Many believe that new tool could be the blockchain, with the new currency, the Bitcoin, based on it. Could they put an end to the volatility and opacity of the financial sector? Today, cryptocurrencies are on everyone’s lips, with blockchain – a distributed peer-to-peer database – growing in its shadow, promising radical change.  

This could be the first time that a change in global finance comes from outside central banks, stock exchanges, and politicians.

The blockchain paradox

I have written previously about how blockchain can influence financial operations. Its working principle makes it ideal for a wide range of transactions. Blockchain transactions are always encoded, protected with a private key that’s impossible to counterfeit. There are no middlemen as transactions are conducted directly between parties as in any other peer-to-peer system. There is no need for a central organization to establish standards or issue certificates. 

Blockchain forms the core of all known cryptocurrencies, offering support for instant money transfers, payment systems and smart contracts. As such, it is poised to take a substantial piece of the pie away from banks, financial oversight institutions and other intermediaries. Unsurprisingly, financial institutions, threatened by a design that keeps intermediaries and regulators out of the loop, are not eager to give up their privileged and profitable positions. For example, JPMorgan Chase CEO Jamie Dimon last year famously called Bitcoin “a fraud.” This year, he says he’s “not interested that much in the subject at all.”

For someone who’s “not interested,” he sure talks about it a lot.

Will blockchain trigger a shakedown of the global financial system Norbert Biedrzycki

Blockchain: Threat or menace? 

Governments, however, areinterested, issuing multiple statements about how they intend to handle cryptocurrencies. The European Securities and Markets Authorities (ESMA), the guardian of the security of the Europe’s financial markets, has called the cryptocurrency market a dangerous place.  The European Banking Authority (EBA) would like to prohibit banks from holding, selling or trading cryptocurrencies. Of course, this weighs heavily on cryptocurrency exchange rates and causes a lot of anxiety for the currency’s holders. But as cryptocurrencies raise a growing number of concerns, the blockchain technology is being more favorably regarded. 
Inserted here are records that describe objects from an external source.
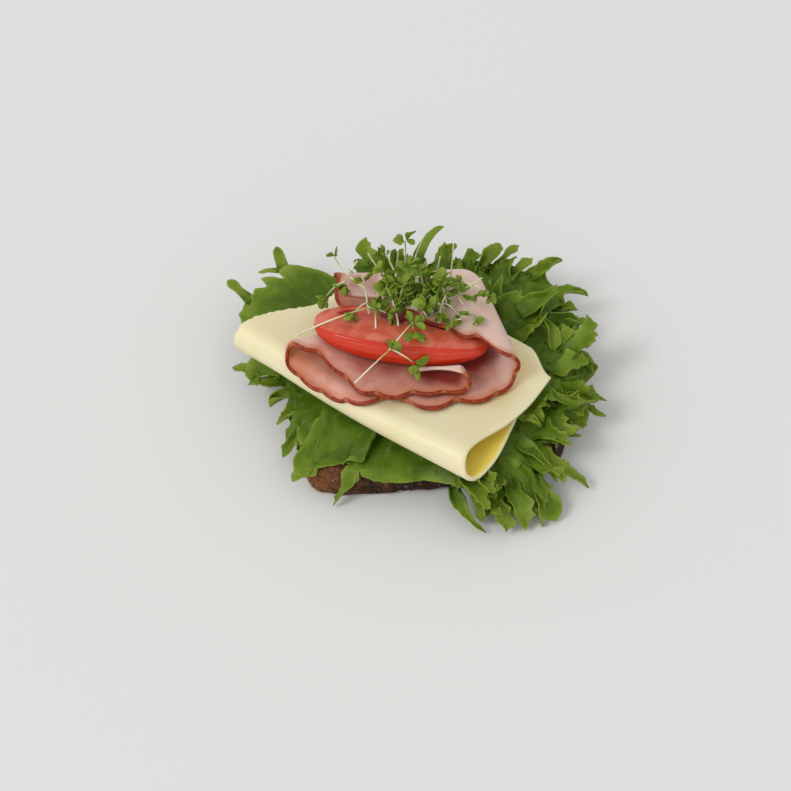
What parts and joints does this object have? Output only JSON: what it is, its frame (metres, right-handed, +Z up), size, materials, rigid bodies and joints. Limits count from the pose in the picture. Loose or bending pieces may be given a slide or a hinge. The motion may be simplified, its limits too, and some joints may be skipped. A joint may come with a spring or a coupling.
{
  "type": "open sandwich",
  "caption": "Open sandwich on dark rye bread with frilled lettuce, a folded slice of cheese, folded smoked ham, a tomato wedge and a tuft of cress.",
  "frame": {"origin": "on the bread's flat underside, within 1 mm of its middle, on the surface that the sandwich stands on", "axes": "+Z up, +X along the sandwich's longest side, to the right as seen from the front; -Y to the front"},
  "size_m": [0.1341, 0.116, 0.0614],
  "materials": {
    "bread": "matte",
    "lettuce": "satin",
    "cheese": "satin",
    "ham": "satin",
    "tomato": "gloss",
    "cress": "satin"
  },
  "bodies": {
    "root": {"bread": "bread", "lettuce_back": "lettuce", "lettuce_back_left": "lettuce", "lettuce_left": "lettuce", "lettuce_front": "lettuce", "lettuce_front_right": "lettuce", "lettuce_right_front": "lettuce", "lettuce_right": "lettuce", "lettuce_back_right": "lettuce", "lettuce_right_upper": "lettuce", "lettuce_front_upper": "lettuce", "lettuce_front_left": "lettuce", "cheese": "cheese", "ham_left": "ham", "ham_right": "ham", "ham_back": "ham", "tomato": "tomato", "cress": "cress"}
  },
  "joints": []
}
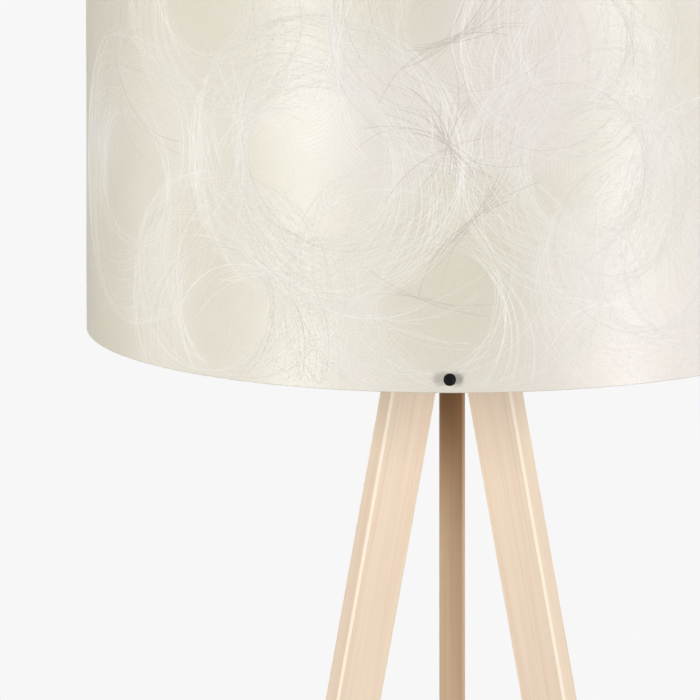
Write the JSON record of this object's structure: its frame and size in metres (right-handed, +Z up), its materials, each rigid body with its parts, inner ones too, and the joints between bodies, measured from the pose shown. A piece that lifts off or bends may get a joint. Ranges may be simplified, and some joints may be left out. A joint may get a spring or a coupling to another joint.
{
  "type": "tripod floor lamp",
  "caption": "Floor lamp: folding chamfered timber tripod under a wide drum shade of swirl-fibre laminate on a wire carrier, with a small push button at the shade's lower edge.",
  "frame": {"origin": "on the lamp's vertical axis, at the floor that the three glides stand on", "axes": "+Z up along the lamp's axis; +Y towards the rear leg, so the push button on the shade faces -Y; +X to the right as seen from the button's side"},
  "size_m": [0.6, 0.6052, 1.53],
  "materials": {
    "ash": "pale ash with a matt oil, fine straight grain",
    "black_rubber": "matt black rubber",
    "black_steel": "satin black powder coat",
    "zinc_steel": "bright zinc plating",
    "black_plastic": "black phenolic plastic",
    "cap_plastic": "matt black moulded plastic",
    "ceramic": "white glazed insulator",
    "brass": "bright brass strip",
    "bulb_metal": "rolled aluminium screw cap",
    "opal_glass": "opal white glass",
    "laminate": "off-white swirl-fibre paper laminated to film, satin",
    "white_wire": "off-white powder coat on steel wire",
    "lead_plastic": "pale grey cable sheath"
  },
  "bodies": {
    "head": {"hub_plate": "black_steel", "cord_grommet": "black_rubber", "leg_bracket_rear": "black_steel", "leg_bracket_front_left": "black_steel", "leg_bracket_front_right": "black_steel", "pivot_bolt_rear": "zinc_steel", "pivot_bolt_front_left": "zinc_steel", "pivot_bolt_front_right": "zinc_steel", "pivot_nut_rear": "zinc_steel", "pivot_nut_front_left": "zinc_steel", "pivot_nut_front_right": "zinc_steel", "inner_plate_screw_rear": "zinc_steel", "inner_plate_screw_front_left": "zinc_steel", "inner_plate_screw_front_right": "zinc_steel", "outer_plate_screw_rear": "zinc_steel", "outer_plate_screw_front_left": "zinc_steel", "outer_plate_screw_front_right": "zinc_steel", "holder_nipple": "zinc_steel", "holder_locknut": "zinc_steel", "lampholder_base": "black_plastic", "lampholder_insert": "ceramic", "centre_contact": "brass", "side_contact": "brass", "lampholder_skirt": "black_plastic", "shade_nut": "black_plastic", "bulb_tip": "brass", "bulb_cap": "bulb_metal", "bulb_glass": "opal_glass", "shade_carrier": "white_wire", "shade_sheet": "laminate", "lower_ring": "white_wire", "upper_ring": "white_wire", "shade_screw_right": "cap_plastic", "shade_screw_left": "cap_plastic", "switch_body": "cap_plastic", "switch_nut": "zinc_steel", "switch_lead": "lead_plastic", "lead_clip_1": "black_rubber", "lead_clip_2": "black_rubber"},
    "rear_leg": {"leg_rear": "ash", "glide_rear": "black_rubber"},
    "front_left_leg": {"leg_front_left": "ash", "glide_front_left": "black_rubber"},
    "front_right_leg": {"leg_front_right": "ash", "glide_front_right": "black_rubber"},
    "button": {"switch_button": "cap_plastic"}
  },
  "joints": [
    {"name": "rear_leg_fold", "type": "hinge", "parent": "head", "child": "rear_leg", "pos_m": [0, 0.03402, 1.1344], "axis": [-1, 0, 0], "range_deg": [0, 11.6]},
    {"name": "front_left_leg_fold", "type": "hinge", "parent": "head", "child": "front_left_leg", "pos_m": [-0.02946, -0.01701, 1.1344], "axis": [0.5, -0.866, 0], "range_deg": [0, 11.6]},
    {"name": "front_right_leg_fold", "type": "hinge", "parent": "head", "child": "front_right_leg", "pos_m": [0.02946, -0.01701, 1.1344], "axis": [0.5, 0.866, 0], "range_deg": [0, 11.6]},
    {"name": "button_press", "type": "slide", "parent": "head", "child": "button", "axis": [0, 1, 0], "range_m": [0, 0.0012], "stiffness_N_per_m": 1500, "springref_m": -0.001}
  ]
}
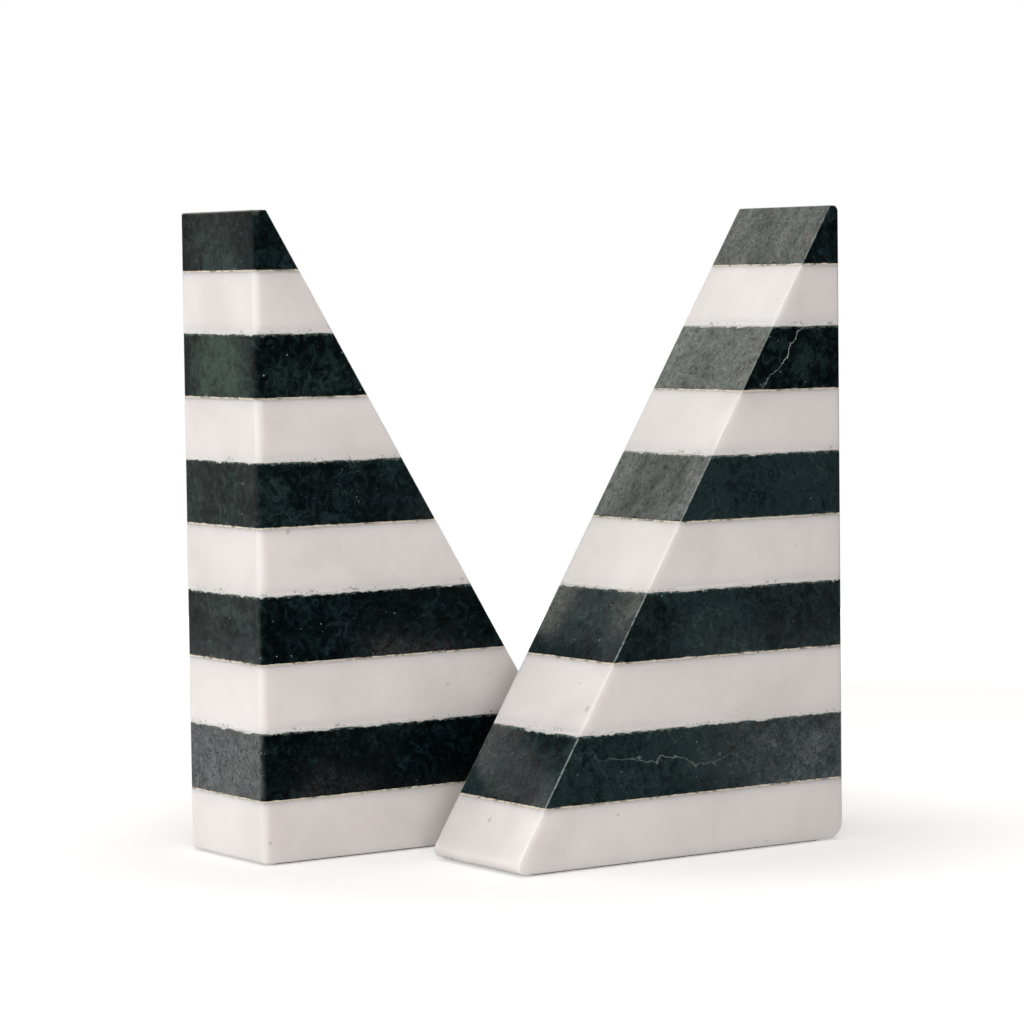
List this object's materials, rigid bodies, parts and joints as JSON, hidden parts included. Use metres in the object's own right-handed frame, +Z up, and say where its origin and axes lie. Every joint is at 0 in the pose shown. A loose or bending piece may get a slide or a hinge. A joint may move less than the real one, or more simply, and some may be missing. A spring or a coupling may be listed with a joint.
{
  "type": "book ends",
  "caption": "Pair of tall tapering book ends, each a bonded stack of white and dark green marble slabs on a felt pad, with an upright face for books and a sloping back.",
  "frame": {"origin": "on the surface that the pair stands on, under the middle of the pair's box", "axes": "+Z up, X along the shelf from the left book end's upright face towards the right one's, Y across the shelf, away from the right book end towards the left one"},
  "size_m": [0.174, 0.113, 0.2006],
  "materials": {
    "white_marble": "honed and waxed white marble with faint grey clouds",
    "green_marble": "polished dark green marble with pale veins and specks",
    "bond_resin": "cream resin sanded flush with the stone",
    "felt": "pressed felt"
  },
  "bodies": {
    "left_book_end": {"left_slab_1_white": "white_marble", "left_slab_2_dark": "green_marble", "left_slab_3_white": "white_marble", "left_slab_4_dark": "green_marble", "left_slab_5_white": "white_marble", "left_slab_6_dark": "green_marble", "left_slab_7_white": "white_marble", "left_slab_8_dark": "green_marble", "left_slab_9_white": "white_marble", "left_slab_10_dark": "green_marble", "left_bond_1": "bond_resin", "left_bond_2": "bond_resin", "left_bond_3": "bond_resin", "left_bond_4": "bond_resin", "left_bond_5": "bond_resin", "left_bond_6": "bond_resin", "left_bond_7": "bond_resin", "left_bond_8": "bond_resin", "left_bond_9": "bond_resin", "left_felt_pad": "felt"},
    "right_book_end": {"right_slab_1_white": "white_marble", "right_slab_2_dark": "green_marble", "right_slab_3_white": "white_marble", "right_slab_4_dark": "green_marble", "right_slab_5_white": "white_marble", "right_slab_6_dark": "green_marble", "right_slab_7_white": "white_marble", "right_slab_8_dark": "green_marble", "right_slab_9_white": "white_marble", "right_slab_10_dark": "green_marble", "right_bond_1": "bond_resin", "right_bond_2": "bond_resin", "right_bond_3": "bond_resin", "right_bond_4": "bond_resin", "right_bond_5": "bond_resin", "right_bond_6": "bond_resin", "right_bond_7": "bond_resin", "right_bond_8": "bond_resin", "right_bond_9": "bond_resin", "right_felt_pad": "felt"}
  },
  "joints": [
    {"name": "pair_spread", "type": "slide", "parent": "left_book_end", "child": "right_book_end", "axis": [1, 0, 0], "range_m": [-0.6, 0.2]}
  ]
}
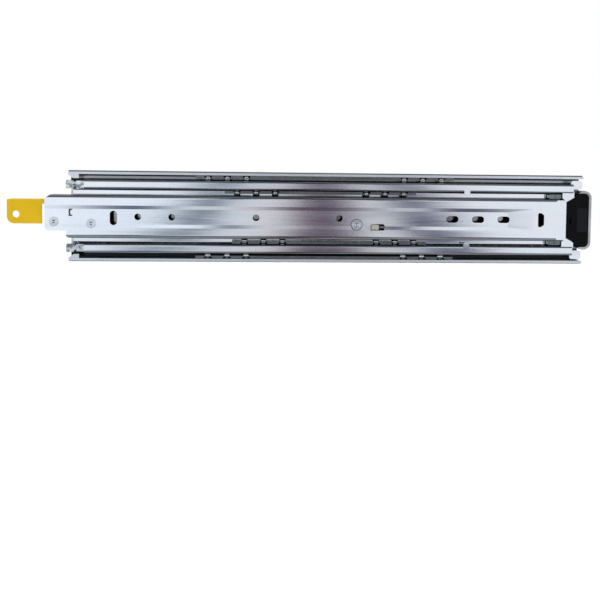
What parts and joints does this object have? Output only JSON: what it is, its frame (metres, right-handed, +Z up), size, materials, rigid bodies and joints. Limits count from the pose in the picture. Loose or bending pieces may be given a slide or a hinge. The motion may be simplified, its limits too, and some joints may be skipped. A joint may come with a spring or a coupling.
{
  "type": "cabinet drawer slide",
  "caption": "Heavy-duty side-mount drawer slide: telescoping zinc-plated channels on ball races, with a yellow front lock lever and a black rear bumper.",
  "frame": {"origin": "centre of the cabinet face, halfway along the cabinet member and halfway up it", "axes": "+X from the front of the cabinet to its back, +Y into the cabinet wall, +Z up; the drawer leaves towards -X"},
  "size_m": [0.4915, 0.0191, 0.0762],
  "materials": {
    "member_steel": "bright zinc-plated rolled steel",
    "retainer_steel": "plain steel strip",
    "ball_steel": "polished bearing steel",
    "rivet_steel": "turned, zinc plated",
    "link_steel": "zinc-plated strip",
    "spring_wire": "drawn spring wire",
    "lever_coating": "yellow coating, satin",
    "nylon": "moulded nylon",
    "bumper_rubber": "black moulded elastomer",
    "bracket_steel": "satin steel strap",
    "stop_steel": "pressed steel"
  },
  "bodies": {
    "cabinet": {"cabinet_member": "member_steel", "rear_bumper": "bumper_rubber", "bumper_bracket": "bracket_steel"},
    "intermediate": {"intermediate_member": "member_steel", "front_stops": "stop_steel"},
    "drawer": {"drawer_member": "member_steel", "drawer_stops": "stop_steel", "lever_pivot_rivet": "rivet_steel", "lever_guide_rivet": "rivet_steel", "lever_spring": "spring_wire", "pawl_rivet": "rivet_steel", "pawl_spring": "spring_wire", "spring_block": "nylon"},
    "upper_outer_race": {"upper_outer_retainer": "retainer_steel", "upper_outer_balls": "ball_steel"},
    "lower_outer_race": {"lower_outer_retainer": "retainer_steel", "lower_outer_balls": "ball_steel"},
    "upper_inner_race": {"upper_inner_retainer": "retainer_steel", "upper_inner_balls": "ball_steel"},
    "lower_inner_race": {"lower_inner_retainer": "retainer_steel", "lower_inner_balls": "ball_steel"},
    "lever": {"lock_lever": "lever_coating"},
    "link": {"link_bar": "link_steel", "link_pins": "rivet_steel"},
    "pawl": {"lockout_pawl": "link_steel"}
  },
  "joints": [
    {"name": "intermediate_slide", "type": "slide", "parent": "cabinet", "child": "intermediate", "axis": [-1, 0, 0], "range_m": [0, 0.19]},
    {"name": "drawer_slide", "type": "slide", "parent": "intermediate", "child": "drawer", "axis": [-1, 0, 0], "range_m": [0, 0.202]},
    {"name": "upper_outer_roll", "type": "slide", "parent": "cabinet", "child": "upper_outer_race", "axis": [-1, 0, 0], "range_m": [0, 0.095]},
    {"name": "lower_outer_roll", "type": "slide", "parent": "cabinet", "child": "lower_outer_race", "axis": [-1, 0, 0], "range_m": [0, 0.095]},
    {"name": "upper_inner_roll", "type": "slide", "parent": "intermediate", "child": "upper_inner_race", "axis": [-1, 0, 0], "range_m": [0, 0.101]},
    {"name": "lower_inner_roll", "type": "slide", "parent": "intermediate", "child": "lower_inner_race", "axis": [-1, 0, 0], "range_m": [0, 0.101]},
    {"name": "lever_pivot", "type": "hinge", "parent": "drawer", "child": "lever", "pos_m": [-0.2287, -0.0156, -0.0043], "axis": [0, 1, 0], "range_deg": [0, 5], "stiffness_Nm_per_rad": 0.1, "springref_deg": -11.46},
    {"name": "link_lift", "type": "slide", "parent": "drawer", "child": "link", "axis": [0, 0, 1], "range_m": [-0.0035, 0]},
    {"name": "pawl_pivot", "type": "hinge", "parent": "drawer", "child": "pawl", "pos_m": [0.0226, -0.0155, -0.0052], "axis": [0, 1, 0], "range_deg": [-14, 0]}
  ],
  "couplings": [
    {"joint": "upper_outer_roll", "follows": "intermediate_slide", "ratio": 0.5},
    {"joint": "lower_outer_roll", "follows": "intermediate_slide", "ratio": 0.5},
    {"joint": "upper_inner_roll", "follows": "drawer_slide", "ratio": 0.5},
    {"joint": "lower_inner_roll", "follows": "drawer_slide", "ratio": 0.5},
    {"joint": "link_lift", "follows": "lever_pivot", "m_per_rad": -0.0387},
    {"joint": "pawl_pivot", "follows": "lever_pivot", "ratio": -2.67}
  ]
}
According to the World Economic Forum, by 2025, a majority of financial executives expect 10% of global GDP to be stored on the blockchain. The consultancy Aite Group projects that the financial industry will invest US$800 million in blockchain implementation in 2018 and 2019. The world’s largest financial institutions are now testing the application of blockchain for swaps, which are highly complex financial transactions. The Australian Stock Exchange (ASX) wants to use it for clearing transactions. The possibilities inherent in blockchain are also being explored by Nasdaq. 

So, if financial institutions consider blockchain a threat, why are they investing in it? 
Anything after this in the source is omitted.